Proponiamo una casistica che possa rappresentare le varie incongruità che si possono riscontrare nell’analisi della BNDCP:
- Perimetro di analisi: 467.696 lotti su due milioni appartengono a gare il cui valore complessivo è inferiore a 40.000€, nonostante il CIG andrebbe richiesto solo per le gare superiori a quell’importo (tranne che per i contratti PNRR).
- Valore dei lotti: 20mila lotti hanno un valore inferiore a 70€. Non va meglio negli importi aggiudicati per cui circa il 12% del totale riporta valori di aggiudicazione inferiori a 100€.
- Incongruenze tra valore dei singoli lotti e valore della gara: dall’altro lato si possono avere casi di lotti, come quello rispondente al CIG 919271760C, di 22,4 miliardi ma per una gara il cui valore complessivo era di 74 milioni.
- Incongruenze tra il valore aggiudicato e il valore bandito: i dieci principali lotti per valore aggiudicato da soli, se sommati, cubano 234 miliardi di euro, purtroppo complessivamente il valore a base d’asta degli stessi lotti fosse di 9,6 miliardi.
- Mancato aggiornamento dei dati: il 100% dei CIG risulta essere “attivo”, in altre parole non viene mai chiuso o cancellato. Il 39% dei lotti nel periodo 2018-2022 risulta aggiudicato, 39 risultano essere stati revocati / annullati. I valori mancanti cosa rappresentano? Gare in corso o mancate aggiudicazioni? Non è possibile saperlo con certezza perché non si può essere sicuri se il campo sia volutamente lasciato vuoto oppure no,
- Missing value: il 48% delle osservazioni non contiene informazioni sul comune in cui ha luogo il contratto.

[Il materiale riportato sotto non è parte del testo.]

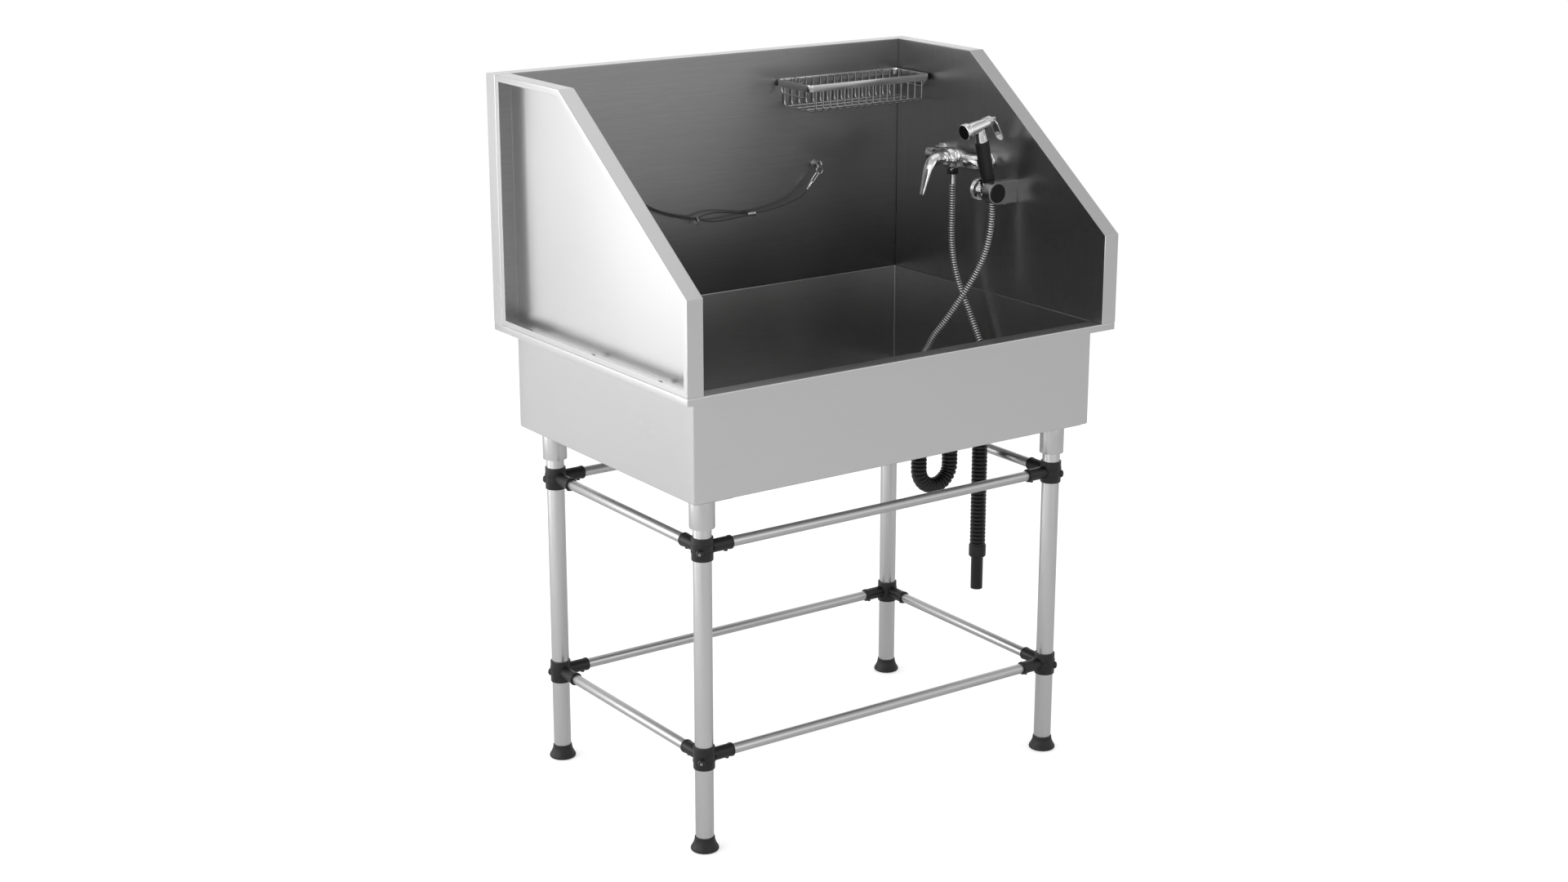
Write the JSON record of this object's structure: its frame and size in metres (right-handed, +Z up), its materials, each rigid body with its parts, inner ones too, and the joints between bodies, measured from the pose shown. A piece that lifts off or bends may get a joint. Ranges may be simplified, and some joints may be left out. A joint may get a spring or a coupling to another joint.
{
  "type": "pet bathtub",
  "caption": "Stainless grooming tub on a braced tubular stand, with splash panels, mixer, hand sprayer, soap basket, tether line and waste pipe.",
  "frame": {"origin": "on the floor, at the centre of the footprint", "axes": "+X to the right of someone who faces the open front, +Y to the back splash panel, +Z up; the open front faces -Y"},
  "size_m": [1, 0.697, 1.4],
  "materials": {
    "steel": "brushed sheet",
    "tube": "satin tube",
    "bright": "polished",
    "fastener": "plain steel",
    "black": "satin black",
    "black_plastic": "moulded, satin",
    "rubber": "matte",
    "cable": "coated wire rope"
  },
  "bodies": {
    "tub": {"basin": "steel", "left_splash_panel": "steel", "right_splash_panel": "steel", "back_splash_panel": "steel", "panel_bolts": "fastener", "leg_front_left": "tube", "leg_front_right": "tube", "leg_back_left": "tube", "leg_back_right": "tube", "leg_sleeves": "tube", "set_screws": "fastener", "feet": "rubber", "upper_clamp_front_left": "black", "upper_clamp_front_right": "black", "upper_clamp_back_left": "black", "upper_clamp_back_right": "black", "lower_clamps": "black", "upper_long_rails": "tube", "upper_short_rails": "tube", "lower_long_rails": "tube", "lower_short_rails": "tube", "drain_flange": "black_plastic", "drain_gasket": "rubber", "drain_locknut": "black_plastic", "drain_tail_nut": "black_plastic", "drain_hose": "black_plastic", "drain_adaptor": "black_plastic", "mixer_body": "bright", "wall_connectors": "bright", "union_nuts": "bright", "connector_backnuts": "fastener", "mixer_collar": "bright", "mixer_cartridge": "black_plastic", "shower_hose": "bright", "hose_mixer_nut": "bright", "holder_block": "tube", "holder_disc": "black_plastic", "holder_cradle": "bright", "holder_knob": "bright", "basket_band": "bright", "basket_wires": "bright", "wall_screws": "fastener", "tether_fixings": "bright", "tether_ring": "bright", "snap_hook": "bright", "tether_cable": "cable", "tether_ferrules": "bright", "slider_ring": "bright"},
    "lever_carrier": {"cartridge_carrier": "black_plastic"},
    "lever": {"mixer_stem": "bright", "mixer_lever": "bright"},
    "sprayer": {"sprayer_body": "bright", "sprayer_cap": "bright", "sprayer_face": "rubber", "sprayer_grip": "rubber", "trigger_pin": "fastener", "hose_cone_nut": "bright"},
    "trigger": {"sprayer_trigger": "bright"},
    "strainer": {"drain_strainer": "bright"},
    "gate": {"snap_gate": "bright"}
  },
  "joints": [
    {"name": "lever_turn", "type": "hinge", "parent": "tub", "child": "lever_carrier", "pos_m": [0.412, 0.08, 1.183], "axis": [-1, 0, 0], "range_deg": [-45, 45]},
    {"name": "lever_tilt", "type": "hinge", "parent": "lever_carrier", "child": "lever", "pos_m": [0.412, 0.08, 1.183], "axis": [0, 1, 0], "range_deg": [0, 25]},
    {"name": "sprayer_lift", "type": "slide", "parent": "tub", "child": "sprayer", "axis": [-0.2334, 0, 0.9724], "range_m": [0, 0.045]},
    {"name": "trigger_squeeze", "type": "hinge", "parent": "sprayer", "child": "trigger", "pos_m": [0.4239, -0.046, 1.2806], "axis": [0, 1, 0], "range_deg": [0, 12], "stiffness_Nm_per_rad": 0.3, "springref_deg": -11.46},
    {"name": "strainer_lift", "type": "slide", "parent": "tub", "child": "strainer", "axis": [0, 0, 1], "range_m": [0, 0.05]},
    {"name": "gate_open", "type": "hinge", "parent": "tub", "child": "gate", "pos_m": [0.22997, 0.2904, 1.1238], "axis": [-0.766, 0, 0.6428], "range_deg": [0, 15], "stiffness_Nm_per_rad": 0.03, "springref_deg": -17.19}
  ]
}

- Incongruenze sulle date riportate: 18.924 osservazioni, il 2,3% del totale aggiudicato in termini di valore, riportano una data di aggiudicazione definitiva antecedente a quella di pubblicazione.
Conclusioni
Queste evidenze dimostrano come siamo ancora piuttosto lontani da una cultura del dato. La stessa ANAC è intervenuta il 9 maggio scorso con un comunicato del presidente per sollecitare le amministrazioni ad individuare correttamente i codici CPV, il nomenclatore degli appalti pubblici. Il tema vero è che sebbene si sia lavorato molto nel definire strumenti di monitoraggio, ancora oggi si fatica a scorgere delle ricadute pratiche in termini di utilizzo effettivo di questi dati ai fini della gestione degli appalti. Fino a che le amministrazioni, i singoli dirigenti/funzionari responsabili dei progetti e contratti non inizieranno ad avere dei ritorni informativi e fare uso dei dati che vengono raccolti e inviati, difficilmente assisteremo a un miglioramento della loro qualità e tenderà a prevalere una logica di mero adempimento.